08/12/2014 11:46 am ET Updated Dec 06, 2017

Who Wants to Be Good for Nothing?

I. Rimanoczy

2014-08-11-heart.jpg Photo: I.Rimanoczy

A few days ago I came upon a website called Good for Nothing. The reason I felt intrigued to explore the website, I confess, was the title: Good for Nothing. I have, frankly, thought this applied to me numerous times over my lifetime! Being interested in so many things, exploring and trying out this and that, I heard this voice frequently inside my head -- especially as I left one interest and transitioned to the next one. With success being often defined as "making it," through the acquisition of money, recognition and power, it has been difficult for me to fit the journey of my migrating interests into this definition.

More than a website, Good for Nothing is an organization, or as they describe themselves, "a community of thinkers, doers, makers and tinkerers applying their skills and energy to accelerate the work of cause-led innovators and change makers."

They invite people interested in working together in very diverse groups on ideas and challenges that create "what a flourishing 21st century society might look like." In other words, they are not blaming governments, corporations, bankers or climate change for what our planet looks like -- instead they step up with a fun-filled spirit and say, "Let's do something to make this better!"

I asked Tom Farrand and Dan Burgess, creators of GFN, how they came up with this idea.

We set up GFN based on our own personal dissatisfactions of how we were starting to see the world around us. Massive inequality, environmental destruction, the monetization of everything, the breakdown of community, and time stressed people working all hours and in ways that didn't seem to make them that happy! We heard about this idea that we've actually got a crisis -- it's a human energy crisis and we wanted to do something about it.

We had spent a big chunk of our careers working in what we call commercial creativity. Helping mainly large brands/corporations create new products and services and then helping them market and communicate to get more folks to buy more stuff and ultimately to make more money for a group of shareholders. Nothing wrong with that, that's the current dominant system we're all a part of.

But we were becoming uncomfortable with that. And bored too. The amount of talent, skill, energy and intelligence that primarily goes into the process of extracting resources from nature and making money for others is astounding. At the same time we were seeing amazing innovation happening at grassroots by people with no resources trying to solve real social and environmental issues, bringing amazing ideas and creativity and a much more experimental, 'try stuff' approach to making stuff happen. The opposite of how the corporate world works.

To illustrate the point, a good friend of ours spoke at an advertising conference called Battle of the Big Thinking where hundreds of people were paying a lot of money (and whose time represents huge commercial value) to hear marketing and advertising experts jostle and compete with each other for the 'Big Ideas' that are really just smarter, better ways to sell more people stuff they don't need to impress people they don't know. We thought that was pretty pointless.

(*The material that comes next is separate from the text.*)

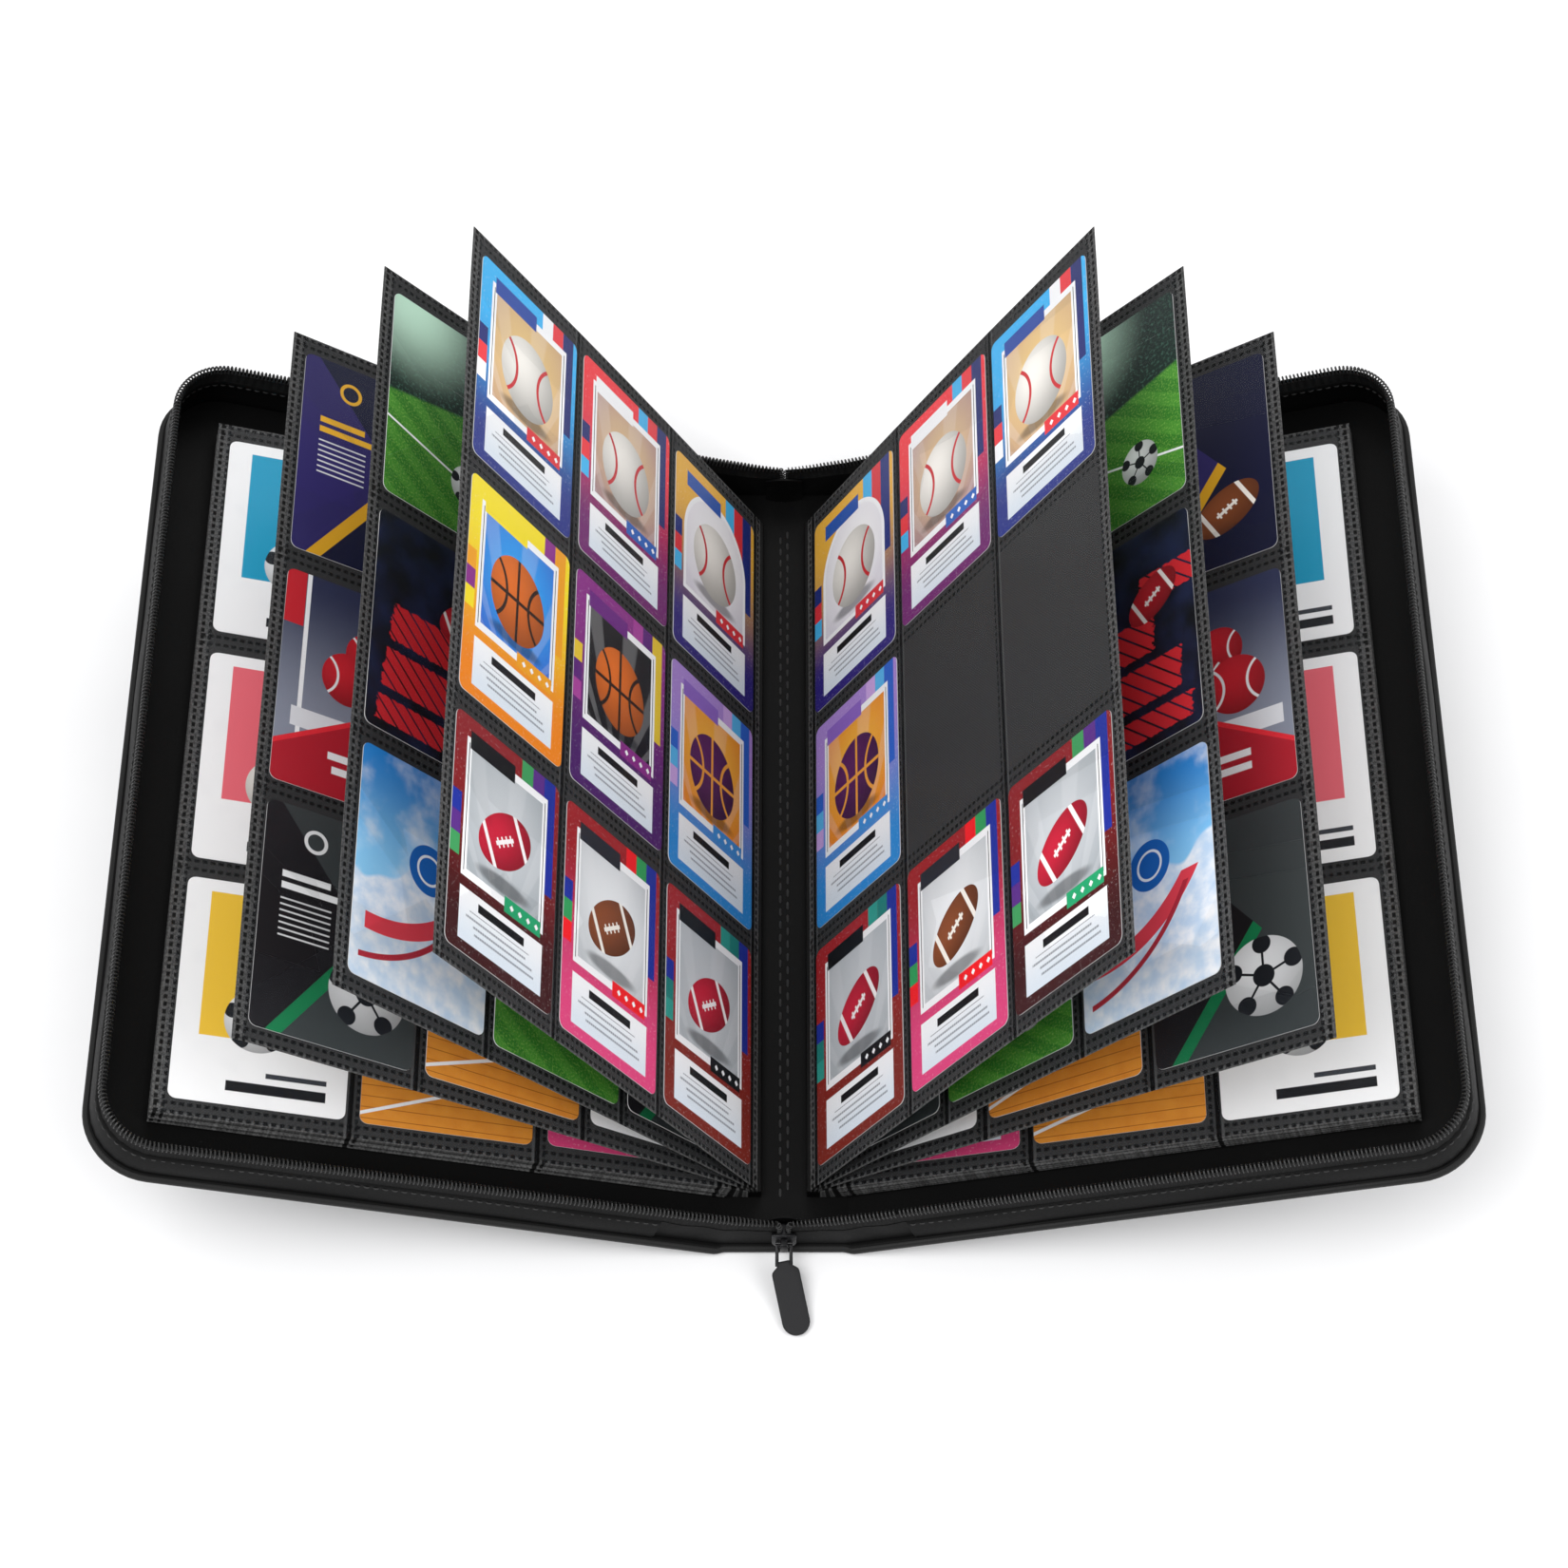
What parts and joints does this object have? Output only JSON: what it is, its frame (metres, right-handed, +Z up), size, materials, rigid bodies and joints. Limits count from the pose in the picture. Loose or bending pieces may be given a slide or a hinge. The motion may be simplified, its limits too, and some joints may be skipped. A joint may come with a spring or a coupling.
{
  "type": "trading card binder",
  "caption": "Zip-around card binder standing open on its spine, with fanned nine-pocket leaves, stitched black covers and a zip slider with a pull tab.",
  "frame": {"origin": "middle of the spine's resting face", "axes": "+X across the spine towards the back cover, +Y along the spine from tail to head, +Z up"},
  "size_m": [0.4942, 0.3735, 0.1974],
  "materials": {
    "leather": "pebbled black synthetic leather",
    "lining": "matt black lining cloth",
    "board": "grey greyboard",
    "zip_tape": "black herringbone tape",
    "zip_teeth": "black nylon coil",
    "thread": "black sewing thread",
    "leaf_sheet": "charcoal non-woven sheet",
    "pocket_film": "clear film",
    "card": "printed card, satin",
    "zip_metal": "satin black",
    "puller_rubber": "matt soft rubber"
  },
  "bodies": {
    "spine": {"spine_board": "board", "spine_skin": "leather", "spine_lining": "lining", "spine_seam": "thread", "front_leaf_binding": "leaf_sheet", "back_leaf_binding": "leaf_sheet", "tail_end_panel": "lining", "head_end_panel": "lining", "tail_zip_stop": "zip_metal", "head_zip_stop": "zip_metal"},
    "zip_slider": {"slider_body": "zip_metal", "slider_bridge": "zip_metal"},
    "puller": {"puller_link": "zip_metal", "puller_tab": "puller_rubber"},
    "front_cover": {"front_board": "board", "front_skin": "leather", "front_lining": "lining", "front_gusset": "leather", "front_zip_tape": "zip_tape", "front_zip_teeth": "zip_teeth", "front_edge_stitching": "thread"},
    "front_leaf_stack": {"front_tray_leaves": "leaf_sheet", "front_leaf_4_sheet": "leaf_sheet", "front_leaf_4_pockets": "pocket_film", "front_leaf_4_cards": "card"},
    "front_leaf_1": {"front_leaf_1_sheet": "leaf_sheet", "front_leaf_1_pockets": "pocket_film", "front_leaf_1_cards": "card"},
    "front_leaf_2": {"front_leaf_2_sheet": "leaf_sheet", "front_leaf_2_pockets": "pocket_film", "front_leaf_2_cards": "card"},
    "front_leaf_3": {"front_leaf_3_sheet": "leaf_sheet", "front_leaf_3_pockets": "pocket_film", "front_leaf_3_cards": "card"},
    "back_cover": {"back_board": "board", "back_skin": "leather", "back_lining": "lining", "back_gusset": "leather", "back_zip_tape": "zip_tape", "back_zip_teeth": "zip_teeth", "back_edge_stitching": "thread"},
    "back_leaf_stack": {"back_tray_leaves": "leaf_sheet", "back_leaf_4_sheet": "leaf_sheet", "back_leaf_4_pockets": "pocket_film", "back_leaf_4_cards": "card"},
    "back_leaf_1": {"back_leaf_1_sheet": "leaf_sheet", "back_leaf_1_pockets": "pocket_film", "back_leaf_1_cards": "card"},
    "back_leaf_2": {"back_leaf_2_sheet": "leaf_sheet", "back_leaf_2_pockets": "pocket_film", "back_leaf_2_cards": "card"},
    "back_leaf_3": {"back_leaf_3_sheet": "leaf_sheet", "back_leaf_3_pockets": "pocket_film", "back_leaf_3_cards": "card"}
  },
  "joints": [
    {"name": "front_cover_fold", "type": "hinge", "parent": "spine", "child": "front_cover", "pos_m": [-0.024, 0, 0.0019], "axis": [0, 1, 0], "range_deg": [-18, 72]},
    {"name": "front_leaf_stack_turn", "type": "hinge", "parent": "spine", "child": "front_leaf_stack", "pos_m": [-0.0215, 0, 0.0044], "axis": [0, 1, 0], "range_deg": [-18, 72]},
    {"name": "front_leaf_1_turn", "type": "hinge", "parent": "spine", "child": "front_leaf_1", "pos_m": [-0.00985, 0, 0.01], "axis": [0, 1, 0], "range_deg": [-7.2, 28.8]},
    {"name": "front_leaf_2_turn", "type": "hinge", "parent": "spine", "child": "front_leaf_2", "pos_m": [-0.01135, 0, 0.01], "axis": [0, 1, 0], "range_deg": [-9.9, 39.6]},
    {"name": "front_leaf_3_turn", "type": "hinge", "parent": "spine", "child": "front_leaf_3", "pos_m": [-0.01285, 0, 0.01], "axis": [0, 1, 0], "range_deg": [-13.5, 54]},
    {"name": "back_cover_fold", "type": "hinge", "parent": "spine", "child": "back_cover", "pos_m": [0.024, 0, 0.0019], "axis": [0, -1, 0], "range_deg": [-18, 72]},
    {"name": "back_leaf_stack_turn", "type": "hinge", "parent": "spine", "child": "back_leaf_stack", "pos_m": [0.0215, 0, 0.0044], "axis": [0, -1, 0], "range_deg": [-18, 72]},
    {"name": "back_leaf_1_turn", "type": "hinge", "parent": "spine", "child": "back_leaf_1", "pos_m": [0.00985, 0, 0.01], "axis": [0, -1, 0], "range_deg": [-7.2, 28.8]},
    {"name": "back_leaf_2_turn", "type": "hinge", "parent": "spine", "child": "back_leaf_2", "pos_m": [0.01135, 0, 0.01], "axis": [0, -1, 0], "range_deg": [-9.9, 39.6]},
    {"name": "back_leaf_3_turn", "type": "hinge", "parent": "spine", "child": "back_leaf_3", "pos_m": [0.01285, 0, 0.01], "axis": [0, -1, 0], "range_deg": [-13.5, 54]},
    {"name": "slider_slide", "type": "slide", "parent": "spine", "child": "zip_slider", "axis": [0, 0, 1], "range_m": [0, 0.008]},
    {"name": "puller_swing", "type": "hinge", "parent": "zip_slider", "child": "puller", "pos_m": [0, -0.1707, 0.0091], "axis": [-1, 0, 0], "range_deg": [-68, 100]}
  ],
  "couplings": [
    {"joint": "front_leaf_stack_turn", "follows": "front_cover_fold", "ratio": 1},
    {"joint": "front_leaf_1_turn", "follows": "front_cover_fold", "ratio": 0.4},
    {"joint": "front_leaf_2_turn", "follows": "front_cover_fold", "ratio": 0.55},
    {"joint": "front_leaf_3_turn", "follows": "front_cover_fold", "ratio": 0.75},
    {"joint": "back_leaf_stack_turn", "follows": "back_cover_fold", "ratio": 1},
    {"joint": "back_leaf_1_turn", "follows": "back_cover_fold", "ratio": 0.4},
    {"joint": "back_leaf_2_turn", "follows": "back_cover_fold", "ratio": 0.55},
    {"joint": "back_leaf_3_turn", "follows": "back_cover_fold", "ratio": 0.75}
  ]
}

So we thought we'd start an experiment. Instead of talking, we wanted to make some doing happen. Turn the brainpower and energy into something more valuable. Bring a group of skilled creative talent together with a bunch of grassroots social innovators and change makers who never normally get access to that kind of resource. Strip out the process and ego-driven hierarchical approach of conventional work, create a challenge with constraints e.g. time limit, no money, create a more fun and experimental environment and see how much can happen when you let people self organize and use their talents on something they care about. We called it Good for Nothing, because no money is involved. It's a generosity exchange. It went well and four years later here we are...

People of all ages and ethnicity find a challenge that could use their skills and work collaboratively on and offline through 24- to 48-hour "gigs" -- creative working events. I found chapters in UK, Netherlands, Sweden, Singapore, USA, South Africa, Cambodia, Thailand, Canada and Australia.

Tom says it's hard to tell how many people are involved. Over 3000 are signed up in the network but hundreds of others have taken part in different gigs, from pub versions that last three hours, through two-day gigs. There are currently 34 chapters in 31 cities in nine countries, and the number is growing. They estimate about £1.5 million (over US $2.5 million) of professional time has been gifted to numerous projects. In the UK chapters have supported about 70 projects -- some of these have gone on to become successful sustainable social business and enterprises.

Listening to the statements of some of their members, I found how they were thrilled to participate because it was fun, because they could bring their talents to a good cause, because they could see how they made a difference, because by volunteering in causes they liked they got an unparalleled feeling of joy and satisfaction. On top of that, they valued meeting other people who share a similar desire. They are not paid for it -- but they feel they can be of service, for the greater good, and it is fun. "We've been tracking it, and it creates all kinds of other value and wealth for people, beyond money", says Tom.

As one person put it: "It feels better than... pretty well anything else! That is what work should be like." In a new mindset world, perhaps to be good for nothing is becoming something attractive, after all. Perhaps good for much.

Keywords: Redefining success. Collaboration. Diversity. Empowerment of individuals, impact. Inspiration. Satisfaction of giving. Breaking the paradigm of why we do things. Finding others who have the same desire, and feeling we are more than we thought.